- [Set task]: Write out the whole listing exactly as it stands.

- [Records from a dataset]:
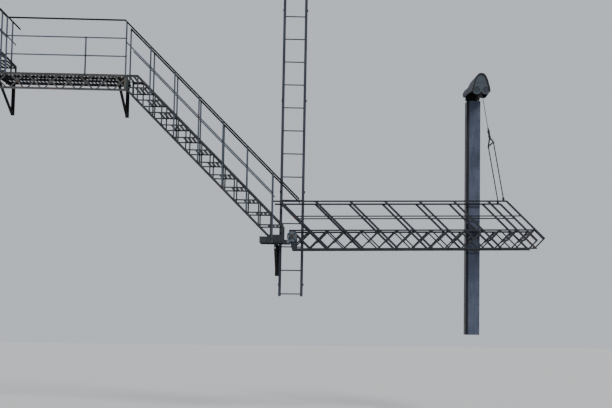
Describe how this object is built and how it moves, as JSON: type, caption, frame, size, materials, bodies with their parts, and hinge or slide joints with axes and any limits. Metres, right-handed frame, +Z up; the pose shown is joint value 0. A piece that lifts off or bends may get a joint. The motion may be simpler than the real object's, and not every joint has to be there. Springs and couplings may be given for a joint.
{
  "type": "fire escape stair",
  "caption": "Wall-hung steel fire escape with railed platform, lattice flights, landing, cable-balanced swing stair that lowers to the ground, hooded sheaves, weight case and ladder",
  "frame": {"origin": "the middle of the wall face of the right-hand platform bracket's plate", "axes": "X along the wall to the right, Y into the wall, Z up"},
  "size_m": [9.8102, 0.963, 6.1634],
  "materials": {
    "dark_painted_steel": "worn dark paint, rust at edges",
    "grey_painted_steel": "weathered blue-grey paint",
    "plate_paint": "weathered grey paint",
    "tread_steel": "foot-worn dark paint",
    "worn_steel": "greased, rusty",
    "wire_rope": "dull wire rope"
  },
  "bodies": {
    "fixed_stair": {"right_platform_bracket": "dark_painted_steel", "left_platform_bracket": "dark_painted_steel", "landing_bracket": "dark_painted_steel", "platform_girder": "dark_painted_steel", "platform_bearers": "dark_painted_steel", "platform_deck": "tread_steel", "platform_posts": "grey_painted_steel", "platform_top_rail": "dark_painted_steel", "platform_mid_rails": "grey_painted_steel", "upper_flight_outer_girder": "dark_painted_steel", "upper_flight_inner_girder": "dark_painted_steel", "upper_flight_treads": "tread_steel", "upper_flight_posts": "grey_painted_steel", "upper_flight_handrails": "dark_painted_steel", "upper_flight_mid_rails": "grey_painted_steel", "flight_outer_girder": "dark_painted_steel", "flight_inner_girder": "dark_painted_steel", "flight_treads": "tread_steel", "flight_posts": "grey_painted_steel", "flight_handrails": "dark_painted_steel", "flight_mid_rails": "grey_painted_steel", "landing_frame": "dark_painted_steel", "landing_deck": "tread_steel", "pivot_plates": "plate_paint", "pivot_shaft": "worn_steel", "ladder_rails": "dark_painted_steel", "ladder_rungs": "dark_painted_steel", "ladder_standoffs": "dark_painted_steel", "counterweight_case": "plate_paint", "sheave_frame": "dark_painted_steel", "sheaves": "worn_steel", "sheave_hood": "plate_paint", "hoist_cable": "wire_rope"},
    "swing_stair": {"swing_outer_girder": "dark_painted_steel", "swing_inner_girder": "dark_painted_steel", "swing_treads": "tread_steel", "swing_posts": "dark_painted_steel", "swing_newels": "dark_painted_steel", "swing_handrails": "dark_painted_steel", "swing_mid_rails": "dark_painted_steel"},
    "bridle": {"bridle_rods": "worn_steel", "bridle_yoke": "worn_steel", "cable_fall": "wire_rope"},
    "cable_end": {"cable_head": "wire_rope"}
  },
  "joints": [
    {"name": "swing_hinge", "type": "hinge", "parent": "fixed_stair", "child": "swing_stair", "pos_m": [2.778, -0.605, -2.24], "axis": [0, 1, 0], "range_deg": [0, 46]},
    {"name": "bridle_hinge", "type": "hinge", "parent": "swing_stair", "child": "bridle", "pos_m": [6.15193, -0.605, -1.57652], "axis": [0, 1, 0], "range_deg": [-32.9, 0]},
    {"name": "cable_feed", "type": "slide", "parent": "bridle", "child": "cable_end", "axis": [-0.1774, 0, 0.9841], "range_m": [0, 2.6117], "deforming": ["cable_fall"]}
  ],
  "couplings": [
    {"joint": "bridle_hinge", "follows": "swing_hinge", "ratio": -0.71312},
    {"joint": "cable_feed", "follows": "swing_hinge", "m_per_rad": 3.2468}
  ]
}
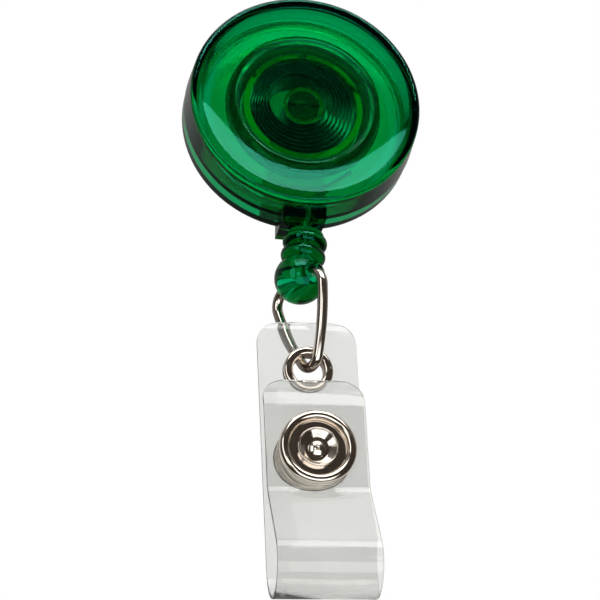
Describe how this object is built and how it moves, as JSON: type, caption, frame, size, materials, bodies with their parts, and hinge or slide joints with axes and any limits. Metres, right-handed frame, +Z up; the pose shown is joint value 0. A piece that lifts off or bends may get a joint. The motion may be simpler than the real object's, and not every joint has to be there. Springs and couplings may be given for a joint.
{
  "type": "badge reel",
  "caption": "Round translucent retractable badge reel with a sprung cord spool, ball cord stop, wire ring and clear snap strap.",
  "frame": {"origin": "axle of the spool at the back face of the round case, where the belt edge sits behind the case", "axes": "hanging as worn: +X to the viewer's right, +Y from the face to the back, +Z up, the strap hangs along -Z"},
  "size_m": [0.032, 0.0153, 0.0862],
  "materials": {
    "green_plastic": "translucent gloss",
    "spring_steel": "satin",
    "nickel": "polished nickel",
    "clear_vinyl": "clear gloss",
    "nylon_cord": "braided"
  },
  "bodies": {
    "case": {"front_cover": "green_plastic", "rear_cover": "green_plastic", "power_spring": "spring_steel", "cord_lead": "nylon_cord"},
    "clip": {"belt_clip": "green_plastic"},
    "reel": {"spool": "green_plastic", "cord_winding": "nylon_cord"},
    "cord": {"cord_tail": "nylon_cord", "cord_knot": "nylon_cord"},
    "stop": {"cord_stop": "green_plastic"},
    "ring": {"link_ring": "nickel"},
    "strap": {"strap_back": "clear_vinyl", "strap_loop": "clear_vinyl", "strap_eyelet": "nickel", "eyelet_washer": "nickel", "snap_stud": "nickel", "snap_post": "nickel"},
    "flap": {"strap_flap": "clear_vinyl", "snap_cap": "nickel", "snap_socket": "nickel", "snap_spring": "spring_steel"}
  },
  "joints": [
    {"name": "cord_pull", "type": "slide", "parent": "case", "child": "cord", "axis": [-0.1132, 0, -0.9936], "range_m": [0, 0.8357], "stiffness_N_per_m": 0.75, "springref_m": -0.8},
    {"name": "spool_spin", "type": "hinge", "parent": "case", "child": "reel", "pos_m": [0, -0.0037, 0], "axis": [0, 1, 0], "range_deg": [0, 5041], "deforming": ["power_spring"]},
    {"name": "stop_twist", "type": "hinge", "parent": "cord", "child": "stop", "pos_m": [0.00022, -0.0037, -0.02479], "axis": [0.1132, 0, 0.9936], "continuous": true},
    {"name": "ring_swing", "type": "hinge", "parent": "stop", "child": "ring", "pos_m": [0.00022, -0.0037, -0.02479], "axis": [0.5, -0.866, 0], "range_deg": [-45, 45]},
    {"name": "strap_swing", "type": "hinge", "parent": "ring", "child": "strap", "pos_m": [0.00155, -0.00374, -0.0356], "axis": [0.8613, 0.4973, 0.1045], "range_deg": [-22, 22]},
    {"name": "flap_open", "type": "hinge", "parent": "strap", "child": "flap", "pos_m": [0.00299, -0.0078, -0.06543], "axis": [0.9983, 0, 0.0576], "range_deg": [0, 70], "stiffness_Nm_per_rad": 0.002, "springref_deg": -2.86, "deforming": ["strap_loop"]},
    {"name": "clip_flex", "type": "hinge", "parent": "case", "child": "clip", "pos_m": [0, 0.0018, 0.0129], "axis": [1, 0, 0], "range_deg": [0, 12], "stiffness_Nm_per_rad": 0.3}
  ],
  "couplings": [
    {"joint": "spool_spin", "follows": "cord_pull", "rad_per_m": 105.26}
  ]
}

- [Answer for this exercise]:
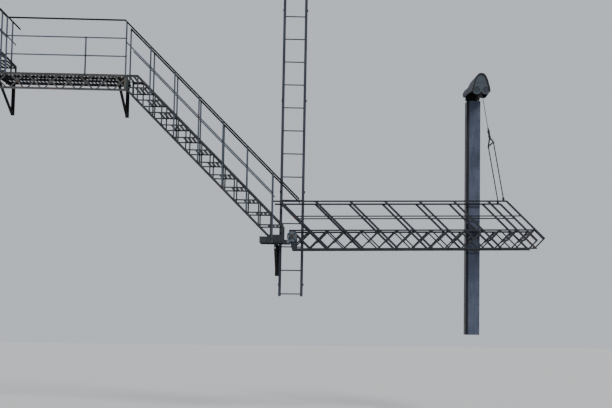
Describe how this object is built and how it moves, as JSON: type, caption, frame, size, materials, bodies with their parts, and hinge or slide joints with axes and any limits. Metres, right-handed frame, +Z up; the pose shown is joint value 0. A piece that lifts off or bends may get a joint. The motion may be simpler than the real object's, and not every joint has to be there. Springs and couplings may be given for a joint.
{
  "type": "fire escape stair",
  "caption": "Wall-hung steel fire escape with railed platform, lattice flights, landing, cable-balanced swing stair that lowers to the ground, hooded sheaves, weight case and ladder",
  "frame": {"origin": "the middle of the wall face of the right-hand platform bracket's plate", "axes": "X along the wall to the right, Y into the wall, Z up"},
  "size_m": [9.8102, 0.963, 6.1634],
  "materials": {
    "dark_painted_steel": "worn dark paint, rust at edges",
    "grey_painted_steel": "weathered blue-grey paint",
    "plate_paint": "weathered grey paint",
    "tread_steel": "foot-worn dark paint",
    "worn_steel": "greased, rusty",
    "wire_rope": "dull wire rope"
  },
  "bodies": {
    "fixed_stair": {"right_platform_bracket": "dark_painted_steel", "left_platform_bracket": "dark_painted_steel", "landing_bracket": "dark_painted_steel", "platform_girder": "dark_painted_steel", "platform_bearers": "dark_painted_steel", "platform_deck": "tread_steel", "platform_posts": "grey_painted_steel", "platform_top_rail": "dark_painted_steel", "platform_mid_rails": "grey_painted_steel", "upper_flight_outer_girder": "dark_painted_steel", "upper_flight_inner_girder": "dark_painted_steel", "upper_flight_treads": "tread_steel", "upper_flight_posts": "grey_painted_steel", "upper_flight_handrails": "dark_painted_steel", "upper_flight_mid_rails": "grey_painted_steel", "flight_outer_girder": "dark_painted_steel", "flight_inner_girder": "dark_painted_steel", "flight_treads": "tread_steel", "flight_posts": "grey_painted_steel", "flight_handrails": "dark_painted_steel", "flight_mid_rails": "grey_painted_steel", "landing_frame": "dark_painted_steel", "landing_deck": "tread_steel", "pivot_plates": "plate_paint", "pivot_shaft": "worn_steel", "ladder_rails": "dark_painted_steel", "ladder_rungs": "dark_painted_steel", "ladder_standoffs": "dark_painted_steel", "counterweight_case": "plate_paint", "sheave_frame": "dark_painted_steel", "sheaves": "worn_steel", "sheave_hood": "plate_paint", "hoist_cable": "wire_rope"},
    "swing_stair": {"swing_outer_girder": "dark_painted_steel", "swing_inner_girder": "dark_painted_steel", "swing_treads": "tread_steel", "swing_posts": "dark_painted_steel", "swing_newels": "dark_painted_steel", "swing_handrails": "dark_painted_steel", "swing_mid_rails": "dark_painted_steel"},
    "bridle": {"bridle_rods": "worn_steel", "bridle_yoke": "worn_steel", "cable_fall": "wire_rope"},
    "cable_end": {"cable_head": "wire_rope"}
  },
  "joints": [
    {"name": "swing_hinge", "type": "hinge", "parent": "fixed_stair", "child": "swing_stair", "pos_m": [2.778, -0.605, -2.24], "axis": [0, 1, 0], "range_deg": [0, 46]},
    {"name": "bridle_hinge", "type": "hinge", "parent": "swing_stair", "child": "bridle", "pos_m": [6.15193, -0.605, -1.57652], "axis": [0, 1, 0], "range_deg": [-32.9, 0]},
    {"name": "cable_feed", "type": "slide", "parent": "bridle", "child": "cable_end", "axis": [-0.1774, 0, 0.9841], "range_m": [0, 2.6117], "deforming": ["cable_fall"]}
  ],
  "couplings": [
    {"joint": "bridle_hinge", "follows": "swing_hinge", "ratio": -0.71312},
    {"joint": "cable_feed", "follows": "swing_hinge", "m_per_rad": 3.2468}
  ]
}
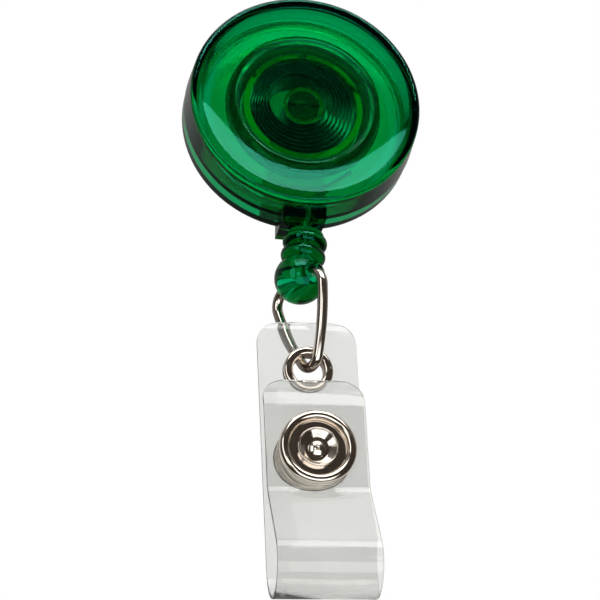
Describe how this object is built and how it moves, as JSON: type, caption, frame, size, materials, bodies with their parts, and hinge or slide joints with axes and any limits. Metres, right-handed frame, +Z up; the pose shown is joint value 0. A piece that lifts off or bends may get a joint. The motion may be simpler than the real object's, and not every joint has to be there. Springs and couplings may be given for a joint.
{
  "type": "badge reel",
  "caption": "Round translucent retractable badge reel with a sprung cord spool, ball cord stop, wire ring and clear snap strap.",
  "frame": {"origin": "axle of the spool at the back face of the round case, where the belt edge sits behind the case", "axes": "hanging as worn: +X to the viewer's right, +Y from the face to the back, +Z up, the strap hangs along -Z"},
  "size_m": [0.032, 0.0153, 0.0862],
  "materials": {
    "green_plastic": "translucent gloss",
    "spring_steel": "satin",
    "nickel": "polished nickel",
    "clear_vinyl": "clear gloss",
    "nylon_cord": "braided"
  },
  "bodies": {
    "case": {"front_cover": "green_plastic", "rear_cover": "green_plastic", "power_spring": "spring_steel", "cord_lead": "nylon_cord"},
    "clip": {"belt_clip": "green_plastic"},
    "reel": {"spool": "green_plastic", "cord_winding": "nylon_cord"},
    "cord": {"cord_tail": "nylon_cord", "cord_knot": "nylon_cord"},
    "stop": {"cord_stop": "green_plastic"},
    "ring": {"link_ring": "nickel"},
    "strap": {"strap_back": "clear_vinyl", "strap_loop": "clear_vinyl", "strap_eyelet": "nickel", "eyelet_washer": "nickel", "snap_stud": "nickel", "snap_post": "nickel"},
    "flap": {"strap_flap": "clear_vinyl", "snap_cap": "nickel", "snap_socket": "nickel", "snap_spring": "spring_steel"}
  },
  "joints": [
    {"name": "cord_pull", "type": "slide", "parent": "case", "child": "cord", "axis": [-0.1132, 0, -0.9936], "range_m": [0, 0.8357], "stiffness_N_per_m": 0.75, "springref_m": -0.8},
    {"name": "spool_spin", "type": "hinge", "parent": "case", "child": "reel", "pos_m": [0, -0.0037, 0], "axis": [0, 1, 0], "range_deg": [0, 5041], "deforming": ["power_spring"]},
    {"name": "stop_twist", "type": "hinge", "parent": "cord", "child": "stop", "pos_m": [0.00022, -0.0037, -0.02479], "axis": [0.1132, 0, 0.9936], "continuous": true},
    {"name": "ring_swing", "type": "hinge", "parent": "stop", "child": "ring", "pos_m": [0.00022, -0.0037, -0.02479], "axis": [0.5, -0.866, 0], "range_deg": [-45, 45]},
    {"name": "strap_swing", "type": "hinge", "parent": "ring", "child": "strap", "pos_m": [0.00155, -0.00374, -0.0356], "axis": [0.8613, 0.4973, 0.1045], "range_deg": [-22, 22]},
    {"name": "flap_open", "type": "hinge", "parent": "strap", "child": "flap", "pos_m": [0.00299, -0.0078, -0.06543], "axis": [0.9983, 0, 0.0576], "range_deg": [0, 70], "stiffness_Nm_per_rad": 0.002, "springref_deg": -2.86, "deforming": ["strap_loop"]},
    {"name": "clip_flex", "type": "hinge", "parent": "case", "child": "clip", "pos_m": [0, 0.0018, 0.0129], "axis": [1, 0, 0], "range_deg": [0, 12], "stiffness_Nm_per_rad": 0.3}
  ],
  "couplings": [
    {"joint": "spool_spin", "follows": "cord_pull", "rad_per_m": 105.26}
  ]
}